== Aim of the exercise ==
Copy all lines of the listing that include the string "bodies".

== Dataset section ==
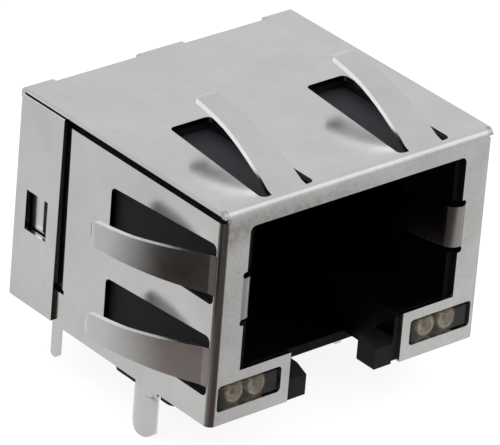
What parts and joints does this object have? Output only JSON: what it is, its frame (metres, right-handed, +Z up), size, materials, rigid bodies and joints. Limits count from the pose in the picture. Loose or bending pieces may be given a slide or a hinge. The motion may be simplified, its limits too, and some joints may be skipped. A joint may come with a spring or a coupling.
{
  "type": "ethernet jack",
  "caption": "Low shielded ethernet jack for a circuit board: metal shield with spring fingers and ground springs round a plug cavity, with an indicator lamp in each lower corner.",
  "frame": {"origin": "midway between the two locating pegs, on the plane of the circuit board's surface, which is the underside of the housing's floor plate", "axes": "+X to the right seen from the front, +Y from the plug opening to the rear door, +Z up, away from the board"},
  "size_m": [0.02, 0.0149, 0.0154],
  "materials": {
    "shield": "satin nickel plating",
    "housing": "matt, black",
    "carrier": "matt, black",
    "contact": "gold plating",
    "lamp_lens": "clear, slightly smoky resin",
    "lamp_lead": "pale plating",
    "lamp_die": "dull"
  },
  "bodies": {
    "root": {"shield": "shield", "housing": "housing", "contact_carrier": "carrier", "contact_tray": "carrier", "contact_1": "contact", "contact_2": "contact", "contact_3": "contact", "contact_4": "contact", "contact_5": "contact", "contact_6": "contact", "contact_7": "contact", "contact_8": "contact", "led_left_lens": "lamp_lens", "led_left_inner_lead": "lamp_lead", "led_left_inner_die": "lamp_die", "led_left_outer_lead": "lamp_lead", "led_left_outer_die": "lamp_die", "led_right_lens": "lamp_lens", "led_right_inner_lead": "lamp_lead", "led_right_inner_die": "lamp_die", "led_right_outer_lead": "lamp_lead", "led_right_outer_die": "lamp_die"}
  },
  "joints": []
}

== Expected output ==
What parts and joints does this object have? Output only JSON: what it is, its frame (metres, right-handed, +Z up), size, materials, rigid bodies and joints. Limits count from the pose in the picture. Loose or bending pieces may be given a slide or a hinge. The motion may be simplified, its limits too, and some joints may be skipped. A joint may come with a spring or a coupling.
  "bodies": {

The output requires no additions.